## START SOURCE DATA

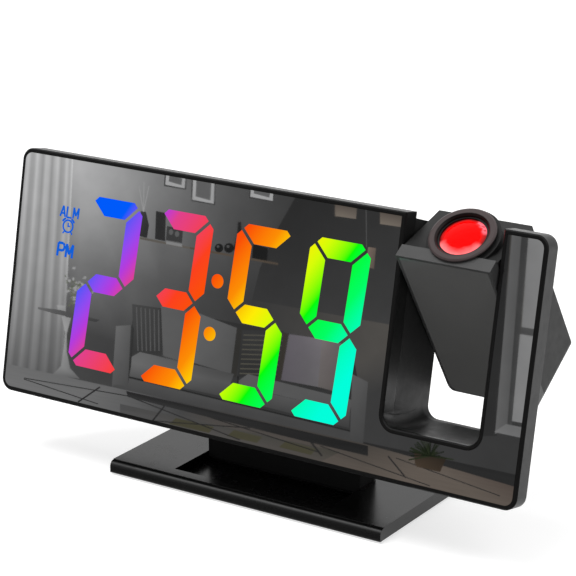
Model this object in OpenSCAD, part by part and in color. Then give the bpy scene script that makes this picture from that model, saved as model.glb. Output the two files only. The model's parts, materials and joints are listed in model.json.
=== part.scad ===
// Mirror-faced projection alarm clock on a low stand.
//
// Frame: +Z up, +X to the right seen from the front, +Y to the back. The origin is the
// centre of the stand's underside, on the surface that the clock stands on.
// Clock pieces are drawn in the clock's own frame: x across, y into the clock from the
// face of its panel, z up the panel. at_clock() leans that frame back on the stand.
// Projector pieces are drawn about the head's axle: y from its mirror to its back,
// z up the head. at_head() puts that frame in the slot, opened by head_open.

/* [Clock body] */
// Width of the clock
clock_w = 190; // [180:1:215]
// Height of the panel, measured along it
clock_h = 79.8; // [76:0.2:90]
// Depth from the face of the panel to the back
clock_d = 27.5; // [26:0.5:32]
// Angle that the panel leans back
lean = 11.8; // [8:0.2:15]
// Height of the panel's lower edge above the table
clock_lift = 20.3; // [19.5:0.1:24]
// Corner radius of the panel
panel_r = 4; // [3:0.5:6]
// Depth of the front frame
frame_d = 6.2; // [5.8:0.1:7]
// Width of the frame's visible rim round the mirror
rim_w = 1.3; // [1:0.1:2]
// Chamfer on the rim's front edge
rim_chamfer = 0.4; // [0.2:0.1:0.6]
// Thickness of the mirror panel
mirror_t = 1.8; // [1.5:0.1:2.2]
// Thickness of the frame's floor behind the mirror
floor_t = 1.6; // [1.4:0.1:2]
// Step from the frame's edge in to the rear housing
housing_inset = 2; // [1.8:0.1:2.4]
// Angle that the housing's ends taper inwards to the back
side_draft = 29.5; // [28:0.5:31]
// Angle that the housing's top falls to the back
top_draft = 8; // [6:0.5:12]
// Wall of the rear housing
wall = 2; // [1.6:0.1:2.4]
// Radius of the housing's back edges
back_r = 3.5; // [2:0.5:4]

/* [Projector slot] */
// Width of the slot that the projector swings in
slot_w = 32; // [31:0.5:36]
// Width of the column to the right of the slot
column_w = 14.5; // [14:0.5:18]
// Height of the slot's floor above the panel's lower edge
slot_floor = 16; // [15:0.5:18]
// Radius of the slot's lower corners
slot_r = 4; // [3:0.5:5]

/* [Projector head] */
// Angle that the head is swung open
head_open = 45; // [0:5:90]
// Gap beside the head in the slot
head_gap = 0.5; // [0.4:0.05:0.8]
// Gap under the closed head
foot_gap = 0.6; // [0.5:0.1:1]
// Distance that the closed head stays in front of the housing's back
head_back_gap = 2.1; // [1.5:0.1:3]
// Height of the axle below the panel's upper edge
axle_drop = 11.8; // [11:0.2:13]
// Thickness of the head's front shell
plate_t = 4.5; // [4:0.1:5]
// Drop behind the front shell, where the sloping top starts
top_step = 0.9; // [0.5:0.1:1.2]
// Slope of the top behind the front shell
top_slope = 17.8; // [14:0.2:20]
// Wall of the head's shells
head_wall = 1.8; // [1.4:0.1:2.2]
// Radius of the axle stubs
axle_r = 3; // [2.6:0.1:3.4]
// Running clearance of the turning fits
run_fit = 0.06; // [0.03:0.01:0.09]

/* [Lens] */
// Distance of the lens axis to the right of the head's middle
lens_x = 1.6; // [0:0.1:2]
// Distance of the lens axis in front of the axle
lens_y = 1.6; // [0.5:0.1:1.8]
// Radius of the focus ring's grip
ring_r = 10.25; // [9.8:0.05:10.8]
// Radius of the focus ring's skirt
skirt_r = 8.6; // [8.4:0.1:9]
// Thickness of the focus ring's grip
grip_t = 0.9; // [0.8:0.1:1.4]
// Wall of the lens collar
collar_wall = 2.7; // [2:0.1:3]
// Wall of the lens carrier
carrier_wall = 0.6; // [0.5:0.05:0.7]
// Bulge of the front lens
lens_bulge = 1.5; // [1.2:0.1:2]

/* [Display] */
// Height of a digit
digit_h = 55; // [48:0.5:57]
// Width of a digit
digit_w = 21.2; // [19:0.2:22]
// Distance between the two digits of a pair
digit_pitch = 26.7; // [25.5:0.1:27.5]
// Distance between the two pairs, across the colon
colon_pitch = 30.1; // [29:0.1:31]
// Width of one segment
seg_t = 5.8; // [4.6:0.1:6.2]
// Gap between neighbouring segments
seg_gap = 1.1; // [0.9:0.1:1.5]
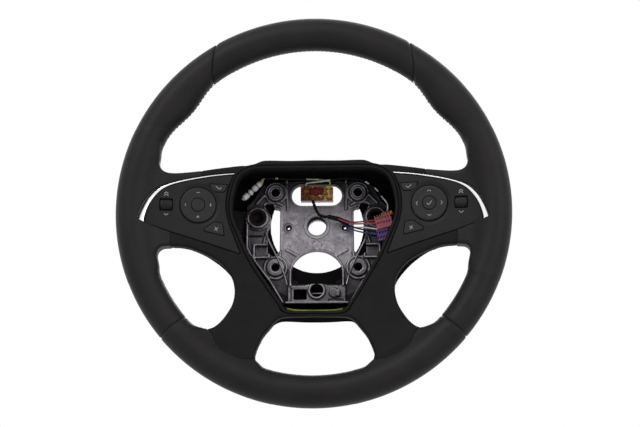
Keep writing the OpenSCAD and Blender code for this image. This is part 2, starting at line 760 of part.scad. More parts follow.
module module_spring_right() { upright() module_spring(); }
module module_spring_left() { left_of() module_spring(); }

armature();
spline_bushing();
rim_foam();
leather_top();
leather_left();
leather_right();
leather_bottom();
front_bezel();
back_cover();
switch_panel_left();
switch_panel_right();
chrome_strip_left();
chrome_strip_right();
pad_carrier_left();
pad_carrier_right();
pad_left();
pad_right();
centre_button_left();
centre_button_right();
roller_left();
roller_right();
button_left_upper();
button_left_lower();
button_right_upper();
button_right_lower();
switch_board_left();
switch_board_right();
main_connector();
connector_lock();
connector_pink();
connector_orange();
connector_purple();
connector_white();
connector_tip();
harness_sleeve();
splice_joint();
wire_red();
wire_pink();
wire_black();
wire_blue();
wire_white();
wire_left();
wire_right();
wire_bottom();
module_spring_left();
module_spring_right();
mid_bushings();
cover_screws();
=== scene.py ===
"""Looks of a four-spoke car steering wheel whose airbag module is taken out.

Shapes are worked out in millimetres in the face frame: x to the right, y up the wheel's face,
z toward the driver, with the origin in the middle of the column bore. to_scene() stands them up
in metres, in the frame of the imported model. Broad soft forms are surfaces of a signed distance
that a net of quads is laid on; small parts are profiles carried along an outline or a path.
"""

import logging
from dataclasses import dataclass, field
from enum import Enum
from typing import Callable, Sequence

import bpy
import numpy as np
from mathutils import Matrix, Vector
from mathutils.geometry import tessellate_polygon

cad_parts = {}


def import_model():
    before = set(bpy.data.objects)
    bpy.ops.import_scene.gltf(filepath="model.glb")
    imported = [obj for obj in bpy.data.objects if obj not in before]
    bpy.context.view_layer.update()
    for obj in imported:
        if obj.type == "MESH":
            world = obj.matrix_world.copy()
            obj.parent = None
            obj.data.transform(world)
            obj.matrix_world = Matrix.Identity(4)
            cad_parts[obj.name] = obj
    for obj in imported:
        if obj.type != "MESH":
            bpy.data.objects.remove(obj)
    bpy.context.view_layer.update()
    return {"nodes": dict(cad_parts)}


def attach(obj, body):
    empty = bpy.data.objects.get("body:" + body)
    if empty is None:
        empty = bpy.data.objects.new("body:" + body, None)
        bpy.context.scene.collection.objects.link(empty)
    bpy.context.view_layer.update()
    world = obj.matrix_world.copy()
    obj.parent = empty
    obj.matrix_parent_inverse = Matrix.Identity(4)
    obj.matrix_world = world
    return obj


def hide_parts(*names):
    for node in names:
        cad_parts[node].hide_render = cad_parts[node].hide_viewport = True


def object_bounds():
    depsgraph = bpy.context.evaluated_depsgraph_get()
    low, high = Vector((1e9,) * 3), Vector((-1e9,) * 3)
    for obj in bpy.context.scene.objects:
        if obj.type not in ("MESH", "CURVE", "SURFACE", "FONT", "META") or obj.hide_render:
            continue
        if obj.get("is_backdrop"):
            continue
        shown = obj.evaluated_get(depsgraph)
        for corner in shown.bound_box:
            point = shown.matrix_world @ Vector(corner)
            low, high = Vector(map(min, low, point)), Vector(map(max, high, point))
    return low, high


logging.basicConfig(level=logging.INFO, format="%(message)s")
log = logging.getLogger("wheel")

Array = np.ndarray
Distance = Callable[[Array, Array, Array], Array]


# Points, curves and meshes


def to_scene(points: Array) -> Array:
    """Stand points of the face frame up, in metres: (x, y, z) mm becomes (x, -z, y) / 1000."""
    points = np.asarray(points, float)
    return np.stack([points[:, 0], -points[:, 2], points[:, 1]], axis=1) * 0.001


def curve(points: Sequence[Sequence[float]], steps: int = 6) -> Array:
    """Put a smooth line through points.

    Each stretch is a Catmull-Rom cubic: its ends are two neighbouring points, and its slopes
    there are half the step between the points on either side.

    Args:
        points: Points of the line, in any number of dimensions.
        steps: Stretches between two given points.

    Returns:
        The line's points, the last one included.
    """
    given = np.asarray(points, float)
    padded = np.vstack([given[:1], given, given[-1:]])
    t = (np.arange(steps) / steps)[None, :, None]
    a, b, c, d = (padded[k: len(padded) - 3 + k, None, :] for k in range(4))
    line = 0.5 * (2 * b + (c - a) * t + (2 * a - 5 * b + 4 * c - d) * t**2
                  + (3 * b - a - 3 * c + d) * t**3)
    return np.vstack([line.reshape(-1, given.shape[1]), given[-1:]])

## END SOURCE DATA

### YOUR INSTRUCTIONS
Extract exactly and only these lines: the line containing "armature();", the line containing "obj.matrix_world = Matrix.Identity(4)", and every line between them.

### FULL OUTPUT
armature();
spline_bushing();
rim_foam();
leather_top();
leather_left();
leather_right();
leather_bottom();
front_bezel();
back_cover();
switch_panel_left();
switch_panel_right();
chrome_strip_left();
chrome_strip_right();
pad_carrier_left();
pad_carrier_right();
pad_left();
pad_right();
centre_button_left();
centre_button_right();
roller_left();
roller_right();
button_left_upper();
button_left_lower();
button_right_upper();
button_right_lower();
switch_board_left();
switch_board_right();
main_connector();
connector_lock();
connector_pink();
connector_orange();
connector_purple();
connector_white();
connector_tip();
harness_sleeve();
splice_joint();
wire_red();
wire_pink();
wire_black();
wire_blue();
wire_white();
wire_left();
wire_right();
wire_bottom();
module_spring_left();
module_spring_right();
mid_bushings();
cover_screws();
=== scene.py ===
"""Looks of a four-spoke car steering wheel whose airbag module is taken out.

Shapes are worked out in millimetres in the face frame: x to the right, y up the wheel's face,
z toward the driver, with the origin in the middle of the column bore. to_scene() stands them up
in metres, in the frame of the imported model. Broad soft forms are surfaces of a signed distance
that a net of quads is laid on; small parts are profiles carried along an outline or a path.
"""

import logging
from dataclasses import dataclass, field
from enum import Enum
from typing import Callable, Sequence

import bpy
import numpy as np
from mathutils import Matrix, Vector
from mathutils.geometry import tessellate_polygon

cad_parts = {}


def import_model():
    before = set(bpy.data.objects)
    bpy.ops.import_scene.gltf(filepath="model.glb")
    imported = [obj for obj in bpy.data.objects if obj not in before]
    bpy.context.view_layer.update()
    for obj in imported:
        if obj.type == "MESH":
            world = obj.matrix_world.copy()
            obj.parent = None
            obj.data.transform(world)
            obj.matrix_world = Matrix.Identity(4)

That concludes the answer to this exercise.